__What is expected__
The lines to print start at the one containing "color([0.16, 0.18, 0.21])" and end at the one containing "low, high = Vector((1e9,)"; print them exactly, ends included, and only them.

(Part of a data file)
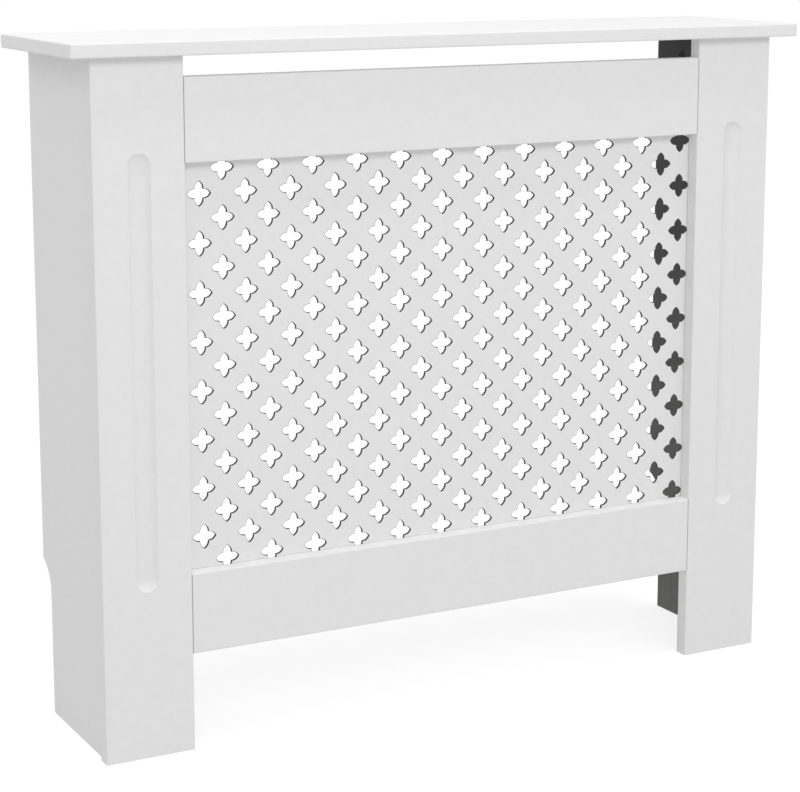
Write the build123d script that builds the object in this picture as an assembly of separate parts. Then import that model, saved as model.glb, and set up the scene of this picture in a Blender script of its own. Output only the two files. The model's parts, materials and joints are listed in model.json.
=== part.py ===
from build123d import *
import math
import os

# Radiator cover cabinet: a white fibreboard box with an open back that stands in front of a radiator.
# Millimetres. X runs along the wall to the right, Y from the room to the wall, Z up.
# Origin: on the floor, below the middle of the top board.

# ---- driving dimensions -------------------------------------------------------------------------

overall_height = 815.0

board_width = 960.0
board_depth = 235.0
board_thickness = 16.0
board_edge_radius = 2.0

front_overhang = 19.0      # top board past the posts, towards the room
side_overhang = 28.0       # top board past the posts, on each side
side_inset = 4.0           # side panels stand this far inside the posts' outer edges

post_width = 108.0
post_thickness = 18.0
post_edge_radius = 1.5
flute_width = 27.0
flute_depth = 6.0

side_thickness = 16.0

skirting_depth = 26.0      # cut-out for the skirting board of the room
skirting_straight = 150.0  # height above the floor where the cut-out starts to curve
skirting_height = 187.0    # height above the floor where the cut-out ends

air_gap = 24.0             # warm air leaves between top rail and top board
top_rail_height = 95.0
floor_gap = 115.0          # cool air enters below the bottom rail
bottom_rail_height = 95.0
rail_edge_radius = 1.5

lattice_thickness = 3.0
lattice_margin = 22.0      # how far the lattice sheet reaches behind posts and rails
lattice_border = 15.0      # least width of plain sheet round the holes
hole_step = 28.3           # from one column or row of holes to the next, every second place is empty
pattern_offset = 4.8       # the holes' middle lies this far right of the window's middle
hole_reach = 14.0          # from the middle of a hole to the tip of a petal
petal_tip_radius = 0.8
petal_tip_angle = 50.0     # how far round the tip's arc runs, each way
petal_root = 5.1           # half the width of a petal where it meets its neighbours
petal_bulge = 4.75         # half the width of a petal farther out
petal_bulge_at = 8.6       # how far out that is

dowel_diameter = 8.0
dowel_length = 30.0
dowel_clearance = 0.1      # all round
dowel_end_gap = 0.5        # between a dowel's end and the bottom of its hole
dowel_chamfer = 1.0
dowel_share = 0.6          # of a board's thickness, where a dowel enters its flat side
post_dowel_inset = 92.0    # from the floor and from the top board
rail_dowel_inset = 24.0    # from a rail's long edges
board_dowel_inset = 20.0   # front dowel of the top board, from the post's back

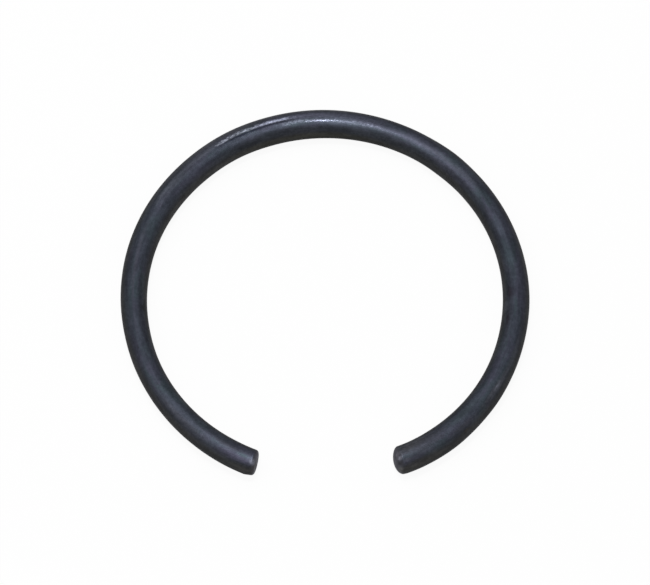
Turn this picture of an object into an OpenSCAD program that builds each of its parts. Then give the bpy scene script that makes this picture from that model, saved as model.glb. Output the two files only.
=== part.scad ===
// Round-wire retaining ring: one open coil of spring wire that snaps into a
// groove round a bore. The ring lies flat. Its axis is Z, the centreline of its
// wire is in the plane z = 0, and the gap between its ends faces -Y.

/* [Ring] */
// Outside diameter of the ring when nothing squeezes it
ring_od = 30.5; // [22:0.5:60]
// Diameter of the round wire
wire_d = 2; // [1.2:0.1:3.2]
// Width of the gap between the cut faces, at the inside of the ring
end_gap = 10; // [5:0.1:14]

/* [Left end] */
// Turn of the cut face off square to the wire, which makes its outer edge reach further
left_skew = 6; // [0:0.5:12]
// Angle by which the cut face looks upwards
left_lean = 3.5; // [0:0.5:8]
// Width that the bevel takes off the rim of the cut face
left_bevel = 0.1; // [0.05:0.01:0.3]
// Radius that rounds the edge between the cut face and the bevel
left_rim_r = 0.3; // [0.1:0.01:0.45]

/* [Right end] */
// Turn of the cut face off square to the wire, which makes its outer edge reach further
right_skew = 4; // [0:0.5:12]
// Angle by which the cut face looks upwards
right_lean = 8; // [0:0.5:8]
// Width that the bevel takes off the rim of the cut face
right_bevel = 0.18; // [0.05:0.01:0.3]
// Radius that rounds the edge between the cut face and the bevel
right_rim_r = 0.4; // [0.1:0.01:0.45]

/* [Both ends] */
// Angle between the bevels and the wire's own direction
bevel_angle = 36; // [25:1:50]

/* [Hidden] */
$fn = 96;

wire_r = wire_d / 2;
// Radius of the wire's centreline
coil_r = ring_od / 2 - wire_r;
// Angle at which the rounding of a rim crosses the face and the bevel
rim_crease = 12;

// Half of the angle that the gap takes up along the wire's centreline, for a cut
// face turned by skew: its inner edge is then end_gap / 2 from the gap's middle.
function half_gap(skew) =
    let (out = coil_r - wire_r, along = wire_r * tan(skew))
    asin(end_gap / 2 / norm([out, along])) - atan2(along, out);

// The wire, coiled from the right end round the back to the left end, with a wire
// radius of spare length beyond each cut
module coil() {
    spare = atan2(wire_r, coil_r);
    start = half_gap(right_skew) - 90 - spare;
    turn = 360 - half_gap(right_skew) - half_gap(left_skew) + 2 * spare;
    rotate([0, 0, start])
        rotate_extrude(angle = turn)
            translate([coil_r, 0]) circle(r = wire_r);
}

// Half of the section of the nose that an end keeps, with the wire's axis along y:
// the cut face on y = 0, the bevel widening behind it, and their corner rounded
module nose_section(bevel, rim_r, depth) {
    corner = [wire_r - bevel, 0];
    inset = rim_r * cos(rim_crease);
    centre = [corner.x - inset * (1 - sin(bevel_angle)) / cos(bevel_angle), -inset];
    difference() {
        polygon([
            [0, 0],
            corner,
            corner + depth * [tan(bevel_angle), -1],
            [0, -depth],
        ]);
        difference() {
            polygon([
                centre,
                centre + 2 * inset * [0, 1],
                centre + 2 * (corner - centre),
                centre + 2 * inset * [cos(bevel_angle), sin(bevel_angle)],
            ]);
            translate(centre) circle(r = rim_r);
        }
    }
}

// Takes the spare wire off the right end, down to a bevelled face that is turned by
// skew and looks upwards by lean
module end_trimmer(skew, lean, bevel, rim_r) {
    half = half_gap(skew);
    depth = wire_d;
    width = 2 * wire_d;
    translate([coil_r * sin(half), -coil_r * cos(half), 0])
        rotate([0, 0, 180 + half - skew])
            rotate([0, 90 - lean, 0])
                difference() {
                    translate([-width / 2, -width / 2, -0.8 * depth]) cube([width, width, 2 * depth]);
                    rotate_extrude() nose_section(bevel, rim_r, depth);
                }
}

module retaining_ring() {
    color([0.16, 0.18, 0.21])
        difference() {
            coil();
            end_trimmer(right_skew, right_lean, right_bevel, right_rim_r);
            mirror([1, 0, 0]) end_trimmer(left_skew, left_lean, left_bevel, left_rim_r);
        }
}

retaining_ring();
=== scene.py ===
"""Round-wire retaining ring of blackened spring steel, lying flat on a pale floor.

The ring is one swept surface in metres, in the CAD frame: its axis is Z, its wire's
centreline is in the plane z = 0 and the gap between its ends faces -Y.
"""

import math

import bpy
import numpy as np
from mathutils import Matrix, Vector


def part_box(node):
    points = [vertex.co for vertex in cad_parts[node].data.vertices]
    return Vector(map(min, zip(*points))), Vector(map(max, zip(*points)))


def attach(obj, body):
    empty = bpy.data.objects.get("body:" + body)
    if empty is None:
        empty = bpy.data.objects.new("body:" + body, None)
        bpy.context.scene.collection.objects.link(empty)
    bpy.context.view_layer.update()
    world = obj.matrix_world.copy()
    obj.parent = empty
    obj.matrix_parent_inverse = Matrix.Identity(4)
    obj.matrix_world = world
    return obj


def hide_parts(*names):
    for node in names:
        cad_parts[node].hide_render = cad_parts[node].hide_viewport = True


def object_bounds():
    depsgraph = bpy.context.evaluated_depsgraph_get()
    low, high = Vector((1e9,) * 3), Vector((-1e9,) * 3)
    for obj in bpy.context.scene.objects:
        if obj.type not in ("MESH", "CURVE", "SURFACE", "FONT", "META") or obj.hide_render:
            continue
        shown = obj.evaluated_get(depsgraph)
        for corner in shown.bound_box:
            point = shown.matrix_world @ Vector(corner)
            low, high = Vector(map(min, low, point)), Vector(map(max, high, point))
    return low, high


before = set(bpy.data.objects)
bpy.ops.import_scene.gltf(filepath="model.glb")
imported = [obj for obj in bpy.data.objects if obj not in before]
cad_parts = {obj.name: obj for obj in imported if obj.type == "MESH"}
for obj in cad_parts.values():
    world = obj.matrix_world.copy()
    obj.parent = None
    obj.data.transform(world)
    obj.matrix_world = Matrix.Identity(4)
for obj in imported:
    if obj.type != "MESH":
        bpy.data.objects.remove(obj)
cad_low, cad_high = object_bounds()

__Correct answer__
    color([0.16, 0.18, 0.21])
        difference() {
            coil();
            end_trimmer(right_skew, right_lean, right_bevel, right_rim_r);
            mirror([1, 0, 0]) end_trimmer(left_skew, left_lean, left_bevel, left_rim_r);
        }
}

retaining_ring();
=== scene.py ===
"""Round-wire retaining ring of blackened spring steel, lying flat on a pale floor.

The ring is one swept surface in metres, in the CAD frame: its axis is Z, its wire's
centreline is in the plane z = 0 and the gap between its ends faces -Y.
"""

import math

import bpy
import numpy as np
from mathutils import Matrix, Vector


def part_box(node):
    points = [vertex.co for vertex in cad_parts[node].data.vertices]
    return Vector(map(min, zip(*points))), Vector(map(max, zip(*points)))


def attach(obj, body):
    empty = bpy.data.objects.get("body:" + body)
    if empty is None:
        empty = bpy.data.objects.new("body:" + body, None)
        bpy.context.scene.collection.objects.link(empty)
    bpy.context.view_layer.update()
    world = obj.matrix_world.copy()
    obj.parent = empty
    obj.matrix_parent_inverse = Matrix.Identity(4)
    obj.matrix_world = world
    return obj


def hide_parts(*names):
    for node in names:
        cad_parts[node].hide_render = cad_parts[node].hide_viewport = True


def object_bounds():
    depsgraph = bpy.context.evaluated_depsgraph_get()
    low, high = Vector((1e9,) * 3), Vector((-1e9,) * 3)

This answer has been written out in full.